Andrew Sullivan on Rudy Giuliani

19 November 2007


Conservative (libertarian) commentator Andrew Sullivan has an excellent post at the Atlantic Monthly about this scary Rudy Giuliani quote:

"When you think of the debates just now on the confirmation of Mike Mukasey, when you think of the debates on the Patriot Act... Someone once said to me that, what they don't get about the Democrats, and even some Republicans that do this is, they're more concerned about rights for terrorists than the terrorists' wrongs. I mean, these granting of rights to criminals and terrorists, even when they're necessary, come with a price, a price at the other end of it. Even for the ones that are necessary, like, let's say, the Miranda ruling, it's one you agree with--there's a price for that. Maybe it's one worth paying.

The exclusionary rule, there's a big price for that: Criminals go free. They walk out of court. If you say, you know, no aggressive questioning, then we're not going to find out about situations. If you say no wiretapping, well, there'll be conversations going on, planning to bomb New York, or Los Angeles, Las Vegas, and you're not going to find out. And, when we draw these lines, at least let's be honest with people about the consequences of them. Let's not fool them into thinking that there is no consequences to this. People will say that aggressive questioning doesn't work. I, you know, I ... Honest answer to that is, it doesn't work all the time. Sometimes it does."

A couple of quick comments:
  1. Nobody is saying "no wiretapping." The argument is the the wiretapping should occur after obtaining a warrant with minimal oversight. Hell, you can even get them retroactively under FISA. The point is that you need to show some sort of reasonable suspicion / probable cause (like our Constitution's Fourth Amendment demands). To characterize this position as "no wiretapping" is to create a dishonest caricature of the position, and appeal to peoples' fears.
  2. "Aggressive questioning"? Seriously? I think that he's talking about the process of immersing a person in water, forcing water into his nose and mouth (or pouring water onto material placed over the face so that the liquid is inhaled or swallowed), such that the person being "aggressively questioned" (waterboarded) experiences "the sensations of drowning: struggle, panic, breath-holding, swallowing, vomiting, taking water into the lungs and, eventually, the same feeling of not being able to breathe that one experiences after being punched in the gut." The goal of "aggressive questioning" is to make the person suffer until they tell you what you want to hear.
  3. There is a very important distinction here between "terrorists" and "terror suspects." To say that people who care about due process and prohibiting torture (which he calls merely "aggressive questioning") are "more concerned about rights for terrorists than the terrorists' wrongs" and that they want to "grant[] rights to criminals and terrorists" is very dishonest.

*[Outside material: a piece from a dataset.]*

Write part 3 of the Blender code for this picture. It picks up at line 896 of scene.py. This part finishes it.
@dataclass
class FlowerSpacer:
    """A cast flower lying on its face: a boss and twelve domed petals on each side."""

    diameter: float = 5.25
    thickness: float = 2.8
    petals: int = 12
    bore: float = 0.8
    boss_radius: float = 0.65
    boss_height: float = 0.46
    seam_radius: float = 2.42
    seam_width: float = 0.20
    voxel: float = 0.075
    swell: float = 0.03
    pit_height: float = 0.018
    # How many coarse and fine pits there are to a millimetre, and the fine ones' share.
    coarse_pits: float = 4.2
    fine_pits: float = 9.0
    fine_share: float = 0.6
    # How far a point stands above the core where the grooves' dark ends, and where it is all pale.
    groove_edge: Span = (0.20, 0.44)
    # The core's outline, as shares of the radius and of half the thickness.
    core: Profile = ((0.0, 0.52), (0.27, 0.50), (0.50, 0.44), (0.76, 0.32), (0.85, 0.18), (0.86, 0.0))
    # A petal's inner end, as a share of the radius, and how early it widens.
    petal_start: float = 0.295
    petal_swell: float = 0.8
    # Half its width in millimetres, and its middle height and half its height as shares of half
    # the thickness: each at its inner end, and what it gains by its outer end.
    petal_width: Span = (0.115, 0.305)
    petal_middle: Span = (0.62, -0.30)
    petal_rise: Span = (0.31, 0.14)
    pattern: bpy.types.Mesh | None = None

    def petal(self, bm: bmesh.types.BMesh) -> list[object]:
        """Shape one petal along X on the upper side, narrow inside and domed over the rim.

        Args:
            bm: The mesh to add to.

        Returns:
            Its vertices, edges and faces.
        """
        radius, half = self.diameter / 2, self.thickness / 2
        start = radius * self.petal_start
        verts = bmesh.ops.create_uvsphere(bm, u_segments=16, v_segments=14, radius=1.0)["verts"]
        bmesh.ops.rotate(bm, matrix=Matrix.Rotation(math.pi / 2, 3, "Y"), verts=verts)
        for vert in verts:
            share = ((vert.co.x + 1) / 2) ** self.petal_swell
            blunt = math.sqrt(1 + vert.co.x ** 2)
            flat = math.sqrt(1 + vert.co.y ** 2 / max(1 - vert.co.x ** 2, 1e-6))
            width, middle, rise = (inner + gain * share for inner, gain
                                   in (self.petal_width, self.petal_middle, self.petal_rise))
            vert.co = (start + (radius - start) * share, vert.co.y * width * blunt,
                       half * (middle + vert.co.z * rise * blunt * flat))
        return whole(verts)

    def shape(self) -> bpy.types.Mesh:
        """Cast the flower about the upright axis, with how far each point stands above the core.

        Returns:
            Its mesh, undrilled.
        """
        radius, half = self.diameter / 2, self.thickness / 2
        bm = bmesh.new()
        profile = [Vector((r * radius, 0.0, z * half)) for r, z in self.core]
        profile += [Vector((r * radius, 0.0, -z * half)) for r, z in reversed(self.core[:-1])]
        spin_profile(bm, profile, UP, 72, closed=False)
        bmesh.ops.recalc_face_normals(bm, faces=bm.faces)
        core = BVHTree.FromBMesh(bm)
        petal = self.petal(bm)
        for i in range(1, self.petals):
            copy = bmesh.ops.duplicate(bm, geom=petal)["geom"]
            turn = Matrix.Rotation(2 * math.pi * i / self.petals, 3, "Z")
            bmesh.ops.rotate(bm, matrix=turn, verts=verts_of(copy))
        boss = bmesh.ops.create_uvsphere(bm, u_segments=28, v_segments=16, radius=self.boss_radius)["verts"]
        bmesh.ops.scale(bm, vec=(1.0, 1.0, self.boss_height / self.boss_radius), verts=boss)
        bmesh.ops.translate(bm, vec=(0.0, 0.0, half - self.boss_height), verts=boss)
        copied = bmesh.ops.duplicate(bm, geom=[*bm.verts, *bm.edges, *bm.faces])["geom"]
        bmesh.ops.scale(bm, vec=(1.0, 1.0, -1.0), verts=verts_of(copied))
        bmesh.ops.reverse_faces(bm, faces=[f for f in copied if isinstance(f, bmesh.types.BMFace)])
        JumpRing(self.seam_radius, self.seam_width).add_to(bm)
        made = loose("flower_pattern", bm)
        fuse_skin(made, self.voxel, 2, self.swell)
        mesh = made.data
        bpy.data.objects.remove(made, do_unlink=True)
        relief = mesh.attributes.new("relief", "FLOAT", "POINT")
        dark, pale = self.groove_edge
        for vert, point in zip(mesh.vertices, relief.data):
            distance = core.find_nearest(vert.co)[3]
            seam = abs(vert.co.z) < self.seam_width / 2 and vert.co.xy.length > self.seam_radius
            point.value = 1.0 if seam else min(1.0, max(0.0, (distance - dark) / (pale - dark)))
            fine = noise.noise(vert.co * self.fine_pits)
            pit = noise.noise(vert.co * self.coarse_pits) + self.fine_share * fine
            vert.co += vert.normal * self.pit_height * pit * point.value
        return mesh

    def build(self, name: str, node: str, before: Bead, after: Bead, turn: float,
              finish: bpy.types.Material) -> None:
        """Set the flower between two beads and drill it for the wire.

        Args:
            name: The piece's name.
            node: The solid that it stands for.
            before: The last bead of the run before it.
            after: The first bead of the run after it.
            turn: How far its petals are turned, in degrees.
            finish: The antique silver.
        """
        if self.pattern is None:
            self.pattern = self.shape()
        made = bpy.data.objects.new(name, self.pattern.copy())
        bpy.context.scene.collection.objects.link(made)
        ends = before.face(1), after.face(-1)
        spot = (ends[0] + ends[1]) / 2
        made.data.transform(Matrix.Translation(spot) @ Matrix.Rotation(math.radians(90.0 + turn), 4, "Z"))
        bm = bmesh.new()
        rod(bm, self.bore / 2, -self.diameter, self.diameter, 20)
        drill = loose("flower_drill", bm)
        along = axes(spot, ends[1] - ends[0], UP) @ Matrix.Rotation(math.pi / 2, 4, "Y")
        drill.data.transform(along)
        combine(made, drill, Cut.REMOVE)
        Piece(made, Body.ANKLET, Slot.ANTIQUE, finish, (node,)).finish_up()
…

Sullivan also makes this important point:
It seems to me that a vote for Giuliani is a vote for a police state that uses torture. I put it that bluntly because I don't see how granting one man the right to seize and torture anyone anywhere is anything else. Let's be honest about that reality too, shall we? And it's in that context that you have to understand Giuliani's fondness for a certain kind of judge. Giuliani will appoint judges who believe that the executive branch should be granted carte blanche in wartime - and wartime is now defined as permanent and includes as potential "enemy combatants" anyone in the US or anywhere else liable to seizure and "aggressive questioning" by cops or soldiers. Just think about the consequences of that for a while, even in the hands of a man or woman with a record of restraint and level-headedness and magnanimity. Now imagine those powers handed to someone with a long history of vindictiveness, over-reach, and hot-headedness.

Considering that Pat Robertson endorses Rudy Giuliani precisely because of the judges he promises to appoint, I really don't want this guy to get the appointment power.